> Task goal: Look through the entries below and extract exactly the lines from the one containing "---------- Elastic hanging" through the one containing "bpy.context.scene.collection.objects.link(empty)", ends included.

Entries taken from a collection:
[Start]
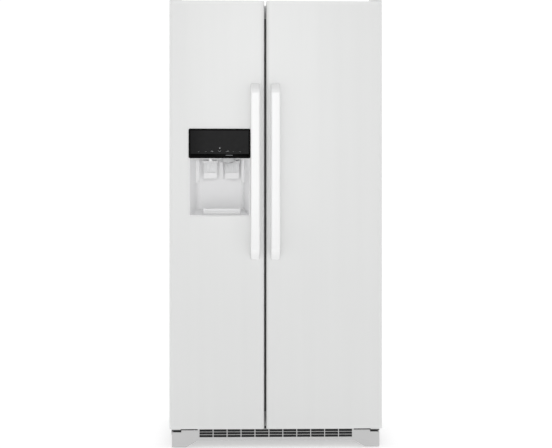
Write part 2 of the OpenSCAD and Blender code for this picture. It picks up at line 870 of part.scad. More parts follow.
// A fan: a hub on a shaft with flat blades set at an angle, turning about +Y
module fan(hub_r, blade_r, depth, blades) {
    rotate([-90, 0, 0]) {
        cylinder(r = hub_r, h = depth);
        for (i = [0:blades - 1]) rotate([0, 0, i * 360 / blades])
            translate([(hub_r + blade_r) / 2 - 1, 0, depth / 2]) rotate([30, 0, 0])
                cube([blade_r - hub_r, depth * 1.3, 1.6], center = true);
    }
}

module evaporator_fan() {
    color(dark) translate([evap_fan_x, 264, evap_fan_z]) {
        fan(17, 58, 20, 6);
        bar([0, 19, 0], 18, axle_r, "y");
    }
}

module evaporator_coil() {
    y = [270, 335];
    z = [step_z + 70, 960];
    rows = 7;
    fins = 16;
    color(steel) {
        for (i = [0:rows - 1], yy = [y[0] + 15, y[1] - 15])
            bar([-362, yy, z[0] + 30 + i * (z[1] - z[0] - 60) / (rows - 1)], 278, 4.5, "x");
        for (i = [0:fins - 1])
            block([-352 + i * 17, -351 + i * 17], y, z);
    }
}

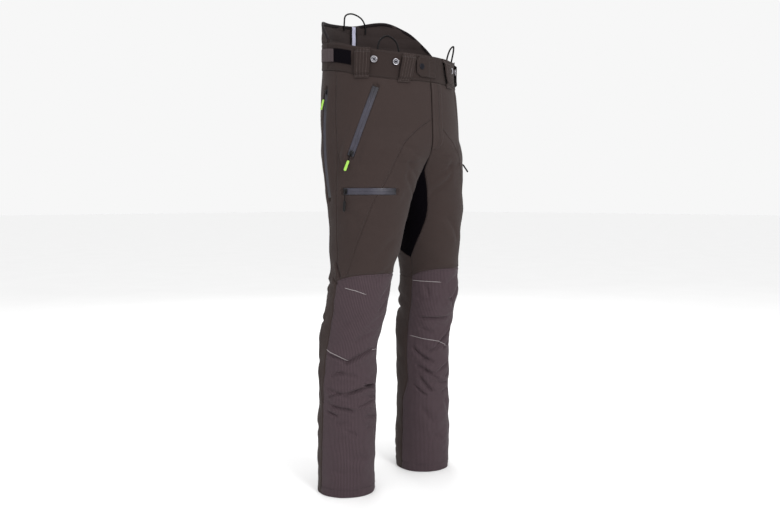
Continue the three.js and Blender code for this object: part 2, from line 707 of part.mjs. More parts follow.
const tabRoot = -85;
const tabTip = -104;
const tabLow = FRONT_RIM - TAB_HEIGHT - 3;
const snapAngle = -99.5;
const snapHeight = tabLow + TAB_HEIGHT / 2;
const STUD_THICKNESS = 1;
const tabSeat = (angle) => {
  const overStud = Math.min(1, Math.max(0, (-91 - angle) / 2));
  return BAND_PROUD + SEAM_GAP + overStud * (STUD_THICKNESS + SEAM_GAP);
};
const tabChamfer = (angle) => Math.max(0, (angle - (tabTip + 3.2)) < 0 ? (tabTip + 3.2 - angle) * 3 : 0);
const tab = add('waist_tab', waistPiece({
  from: tabTip,
  to: tabRoot,
  bottom: (angle) => tabLow + tabChamfer(angle),
  top: (angle) => tabLow + TAB_HEIGHT - tabChamfer(angle),
  columns: 12,
  rows: 2,
  outer: (angle) => tabSeat(angle) + TAB_CLOTH,
  inner: tabSeat,
}), SHELL);
tab.userData = { centre: waistPoint(1, tabRoot, snapHeight, tabSeat(tabRoot) + TAB_CLOTH) };

function placeOnWaist(piece, side, angle, height, offset) {
  const normal = surfaceNormal(waistPoint, side, angle, height);
  piece.quaternion.setFromUnitVectors(UP, normal);
  piece.position.copy(waistPoint(side, angle, height, 0)).addScaledVector(normal, offset);
}

function disc(radius, thickness, segments = 12) {
  return new THREE.LatheGeometry([
    new THREE.Vector2(0, 0), new THREE.Vector2(radius, 0), new THREE.Vector2(radius, thickness * 0.6),
    new THREE.Vector2(radius * 0.85, thickness), new THREE.Vector2(0, thickness),
  ], segments).rotateX(Math.PI / 2);
}
placeOnWaist(add('snap_cap', disc(SNAP_RADIUS, 1.8), MOULDED), 1, snapAngle, snapHeight, tabSeat(snapAngle) + TAB_CLOTH + SEAM_GAP);
placeOnWaist(add('snap_stud', disc(5.5, STUD_THICKNESS - 0.1), STEEL), 1, snapAngle, snapHeight, BAND_PROUD + 0.25);

// Each loop's angle, and how far its foot leans outwards from its head, in degrees.
const LOOP_PLACES = [['front', -67.5, 5], ['hip', -31, 1], ['back', 66, 0]];
const BUTTON_PLACES = [['outer', -41], ['inner', -58.5], ['back', 78]];
for (const [word, side] of SIDES) {
  for (const [place, angle, slant] of LOOP_PLACES) {
    const [, , halfWidth, halfDepth] = section(FRONT_RIM);
    const reach = Math.hypot(halfWidth * Math.sin(angle * DEG), halfDepth * Math.cos(angle * DEG));
    const halfAngle = LOOP_WIDTH / 2 / reach / DEG;
    const low = bandLower(angle) - 7;
    const high = bandUpper(angle) - 0.5;
    const rise = [
      [0, 0], [LOOP_FOOT, 0], [LOOP_FOOT + 4, LOOP_STANDOFF],
      [high - low - LOOP_FOOT - 4, LOOP_STANDOFF], [high - low - LOOP_FOOT, 0], [high - low, 0],
    ];
    add(`belt_loop_${place}_${word}`, slab(3, rise.length - 1, (u, v) => {
      const [above, standoff] = rise[Math.round(v * (rise.length - 1))];
      const at = angle + halfAngle * (2 * u - 1) + slant * (0.5 - above / (high - low));
      const seat = BAND_PROUD + LAY_GAP + standoff;
      return {
        outer: waistPoint(side, at, low + above, seat + LOOP_CLOTH),
        inner: waistPoint(side, at, low + above, seat),
      };
    }), SHELL);
  }
  for (const [place, angle] of BUTTON_PLACES) {
    const height = (bandLower(angle) + bandUpper(angle)) / 2 + 8;
    const button = add(`brace_button_${place}_${word}`, new THREE.LatheGeometry([
      new THREE.Vector2(0, 0), new THREE.Vector2(4, 0), new THREE.Vector2(2.6, 1.4),
      new THREE.Vector2(BRACE_BUTTON_RADIUS, 2), new THREE.Vector2(BRACE_BUTTON_RADIUS, 3.2),
      new THREE.Vector2(BRACE_BUTTON_RADIUS - 1, 4), new THREE.Vector2(BRACE_BUTTON_RADIUS - 2.5, 3.4),
      new THREE.Vector2(0, 3.4),
    ], 12).rotateX(Math.PI / 2), STEEL);
    placeOnWaist(button, side, angle, height, BAND_PROUD + SEAM_GAP);
  }

  const adjusterLow = (angle) => (bandLower(angle) + bandUpper(angle) - STRAP_WIDTH) / 2 + 3;
  add(`adjuster_loop_patch_${word}`, waistPiece({
    side,
    from: -21,
    to: 2,
    bottom: (angle) => adjusterLow(angle) - 1,
    top: (angle) => adjusterLow(angle) + STRAP_WIDTH + 1,
    columns: 4,
    rows: 1,
    outer: flat(BAND_PROUD + LAY_GAP + PATCH_CLOTH),
    inner: flat(BAND_PROUD + LAY_GAP),
  }), ELASTIC);
  const strapSeat = (angle) => BAND_PROUD + LAY_GAP
    + (PATCH_CLOTH + SEAM_GAP) * Math.min(1, Math.max(0, (6 - angle) / 3));
  const strap = add(`adjuster_strap_${word}`, waistPiece({
    side,
    from: -2,
    to: 26,
    bottom: adjusterLow,
    top: (angle) => adjusterLow(angle) + STRAP_WIDTH,
    columns: 9,
    rows: 1,
    outer: (angle) => strapSeat(angle) + STRAP_CLOTH,
    inner: strapSeat,
  }), WEBBING);
  strap.userData = { centre: waistPoint(side, 26, FRONT_RIM, strapSeat(26) + STRAP_CLOTH) };
}

// ---------- Elastic hanging loops ----------

function elasticLoop(name, side, angle, halfSpan, rim, rise, lean, inside) {
  const seat = inside - LAY_GAP - 0.4 - ELASTIC_DIAMETER / 2;
  const points = [[-1, -16, 0], [-1, 2, 0], [-0.75, rise * 0.7, lean * 0.6], [0, rise, lean],
    [0.75, rise * 0.7, lean * 0.6], [1, 2, 0], [1, -16, 0]].map(([share, above, out]) => (
    waistPoint(side, angle + halfSpan * share, rim + above, seat + out)));
  const octagon = Array.from({ length: 8 }, (_, i) => (
    new THREE.Vector2(ELASTIC_DIAMETER / 2, 0).rotateAround(new THREE.Vector2(), i * Math.PI / 4)));
  add(name, new THREE.ExtrudeGeometry(new THREE.Shape(octagon), {
    steps: 24, bevelEnabled: false, extrudePath: new THREE.CatmullRomCurve3(points),
  }), ELASTIC);
}
elasticLoop('elastic_loop_back', 1, 90, 12, guardTop(90), 32, 6, BAND_PROUD - GUARD_THICKNESS);
for (const [word, side, lean] of [['right', -1, -16], ['left', 1, 9]]) {
  elasticLoop(`elastic_loop_front_${word}`, side, -53, 9, bandUpper(-53), 38, lean, BAND_PROUD - BAND_THICKNESS);
}

export default trousers;
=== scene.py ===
# %% [markdown]
# # Chainsaw trousers
#
# Forestry trousers stand on their hems as if someone were wearing them. They are sewn from
# shaped cloth panels over cut-stopping pads, with a padded guard at the back, coated zips,
# wide belt loops and brace buttons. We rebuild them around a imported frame: every panel takes
# its outline and size from the same few numbers that the frame was made with.

# %% Load the frame
import math

import bpy
import numpy as np
from mathutils import Matrix, Vector


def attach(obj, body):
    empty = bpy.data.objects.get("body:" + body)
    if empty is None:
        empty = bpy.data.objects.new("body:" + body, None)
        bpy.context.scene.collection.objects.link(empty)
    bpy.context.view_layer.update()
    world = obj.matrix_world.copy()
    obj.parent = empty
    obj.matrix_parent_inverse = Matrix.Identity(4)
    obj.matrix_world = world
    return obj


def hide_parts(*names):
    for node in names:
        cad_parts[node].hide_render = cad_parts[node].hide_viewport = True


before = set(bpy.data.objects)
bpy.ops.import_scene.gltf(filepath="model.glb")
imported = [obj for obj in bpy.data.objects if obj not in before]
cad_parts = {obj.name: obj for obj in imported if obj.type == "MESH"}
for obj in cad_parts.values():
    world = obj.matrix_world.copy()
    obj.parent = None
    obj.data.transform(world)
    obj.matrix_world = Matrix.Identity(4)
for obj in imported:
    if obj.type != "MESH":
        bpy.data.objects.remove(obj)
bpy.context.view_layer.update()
BODY = "trousers"
MM = 0.001
print("frame nodes:", len(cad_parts))

# %% [markdown]
# ## Camera
# The camera stands a little over two metres from the wearer's right front, at thigh height.
# It looks down by less than three degrees, so that upright seams stay nearly upright, and a
# slight shift brings the hems into the frame.

# %% Camera
CAMERA_DISTANCE = 2.075
CAMERA_HEIGHT = 0.696
CAMERA_TILT = 2.73
camera_data = bpy.data.cameras.new("camera")
camera_data.lens = 38.4
camera_data.sensor_width = 36.0
camera_data.shift_y = -0.025
camera = bpy.data.objects.new("camera", camera_data)
bpy.context.scene.collection.objects.link(camera)
spread = CAMERA_DISTANCE / math.sqrt(2)
camera.location = (-spread, -spread, CAMERA_HEIGHT)
camera.rotation_euler = (math.radians(90 - CAMERA_TILT), 0, math.radians(-45))
bpy.context.scene.camera = camera

# %% [markdown]
# ## The garment as one smooth surface
# Below the crotch each leg is a tube, and above it the two halves meet on the mid-plane. Both
# are the same idea: at each height a half is an ellipse, cut off where it would cross the
# middle. Five curves along the height give its centre and radii. A monotone cubic never
# overshoots between its rows, so the legs have no bulges that nobody asked for.

# %% Sizes
INSIDE_LEG = 0.765
KNEE_SEAM_HEIGHT = 0.527
RISE = 0.271
WAIST_WIDTH = 0.368
WAIST_DEPTH = 0.270
HIP_WIDTH = 0.392
HIP_DEPTH = 0.274
THIGH_WIDTH = 0.190
LOW_THIGH_WIDTH = 0.172
KNEE_WIDTH = 0.150
SHIN_WIDTH = 0.141
HEM_WIDTH = 0.140
STANCE = 0.270
FRONT_RIM = INSIDE_LEG + RISE
SEAM_GAP = 0.4 * MM
CLOTH = 1.4 * MM
# A piece's own map is in metres. Angles count along a circle of one of these radii.
LEG_RADIUS = 0.085
WAIST_RADIUS = 0.16


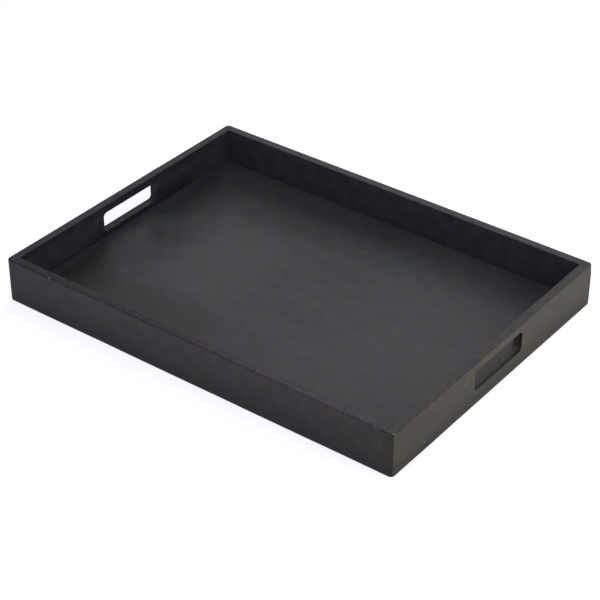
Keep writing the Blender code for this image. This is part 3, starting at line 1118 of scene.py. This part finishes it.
routed_black = (0.0128, 0.0120, 0.0150)
routed_right_black = (0.0390, 0.0370, 0.0370)
routed_outer_black = (0.0052, 0.0052, 0.0058)
routed_half_length = slot_length / 2 + 0.0010
routed_foot = slot_foot - 0.0005
routed_top = slot_foot + slot_heights[1] + 0.0005
routed_end_edge = 0.0003
routed_level_edge = 0.0001
routed_strength = 0.7
outer_darkening_from_wall = 0.004
outer_darkening_to_face = 0.001
outer_darkening_strength = 0.8
routed_dullness = (0.04, 0.14)
chatter_size = (0.0040, 0.0022, 0.0030)
chatter_share = (0.35, 0.65)
chatter_dullness = 0.12
chatter_relief = 1.2


def routed_slot(paint):
    """The routed walls of the finger slots have blacks of their own, lighter in the right slot and darker
    and duller towards the outer face, and the router's chatter shows in them."""
    end = (routed_half_length, routed_half_length + routed_end_edge)
    routed = paint.between(paint.across_tray, *end, 1.0, 0.0)
    routed = paint.times(routed, paint.between(paint.lengthways, *wall_facing, 1.0, 0.0))
    for level, first, last in ((routed_foot, 0.0, 1.0), (routed_top, 1.0, 0.0)):
        edge = (level - routed_level_edge, level + routed_level_edge)
        routed = paint.times(routed, paint.between(paint.z, *edge, first, last))
    depth = (well_half_length + outer_darkening_from_wall, tray_length / 2 - outer_darkening_to_face)
    outer_darkening = paint.between(paint.along_tray, *depth)
    routed_tone = paint.mixed(paint.right, routed_black, routed_right_black)
    routed_tone = paint.mixed(paint.times(outer_darkening, outer_darkening_strength), routed_tone, routed_outer_black)
    paint.lay(paint.times(routed, routed_strength), routed_tone)
    chatter = paint.noise_of(chatter_size, 2.0, 14.6)
    duller = paint.scaled(outer_darkening, *routed_dullness)
    duller = paint.scaled(paint.between(chatter, *chatter_share), duller, chatter_dullness)
    paint.dull(routed, duller)
    paint.emboss(paint.times(routed, chatter), chatter_relief)


handle_rail_layers = (left_inner_wall, right_rail_and_end_grain, routed_slot)
handle_rail_paint = rail_paint_along(
    "handle_rail_paint", 1, handle_rail_inner_lit_black, handle_rail_layers
)

for side_name, side in (("left", -1), ("right", 1)):
    rail = sanded_frame(side_name + "_handle")
    near, far = side * inner_face(side), side * (tray_length / 2 + overcut)
    carve(rail, box_between(
        "rail_length",
        (min(near, far), -tray_depth, -overcut),
        (max(near, far), tray_depth, tray_height + overcut),
    ), "INTERSECT")
    carve(rail, finger_slot(side))
    carve(rail, stopped_groove(side))
    for end in (-1, 1):
        drill_for_dowels(rail, side, end)
    if side_name == "left":
        knock_chip(rail, left_chip, left_chip_size)
    smooth_faces(rail)
    rail.data.materials.clear()
    rail.data.materials.append(handle_rail_paint)
    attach(rail, "root")
    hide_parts(side_name + "_handle_rail")
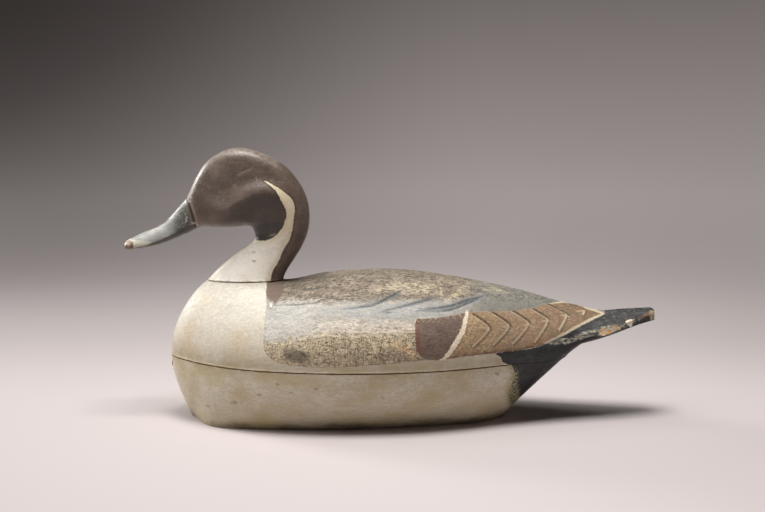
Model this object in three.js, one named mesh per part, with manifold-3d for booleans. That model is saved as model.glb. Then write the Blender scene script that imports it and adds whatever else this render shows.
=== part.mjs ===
[End]
> The response:
// ---------- Elastic hanging loops ----------

function elasticLoop(name, side, angle, halfSpan, rim, rise, lean, inside) {
  const seat = inside - LAY_GAP - 0.4 - ELASTIC_DIAMETER / 2;
  const points = [[-1, -16, 0], [-1, 2, 0], [-0.75, rise * 0.7, lean * 0.6], [0, rise, lean],
    [0.75, rise * 0.7, lean * 0.6], [1, 2, 0], [1, -16, 0]].map(([share, above, out]) => (
    waistPoint(side, angle + halfSpan * share, rim + above, seat + out)));
  const octagon = Array.from({ length: 8 }, (_, i) => (
    new THREE.Vector2(ELASTIC_DIAMETER / 2, 0).rotateAround(new THREE.Vector2(), i * Math.PI / 4)));
  add(name, new THREE.ExtrudeGeometry(new THREE.Shape(octagon), {
    steps: 24, bevelEnabled: false, extrudePath: new THREE.CatmullRomCurve3(points),
  }), ELASTIC);
}
elasticLoop('elastic_loop_back', 1, 90, 12, guardTop(90), 32, 6, BAND_PROUD - GUARD_THICKNESS);
for (const [word, side, lean] of [['right', -1, -16], ['left', 1, 9]]) {
  elasticLoop(`elastic_loop_front_${word}`, side, -53, 9, bandUpper(-53), 38, lean, BAND_PROUD - BAND_THICKNESS);
}

export default trousers;
=== scene.py ===
# %% [markdown]
# # Chainsaw trousers
#
# Forestry trousers stand on their hems as if someone were wearing them. They are sewn from
# shaped cloth panels over cut-stopping pads, with a padded guard at the back, coated zips,
# wide belt loops and brace buttons. We rebuild them around a imported frame: every panel takes
# its outline and size from the same few numbers that the frame was made with.

# %% Load the frame
import math

import bpy
import numpy as np
from mathutils import Matrix, Vector


def attach(obj, body):
    empty = bpy.data.objects.get("body:" + body)
    if empty is None:
        empty = bpy.data.objects.new("body:" + body, None)
        bpy.context.scene.collection.objects.link(empty)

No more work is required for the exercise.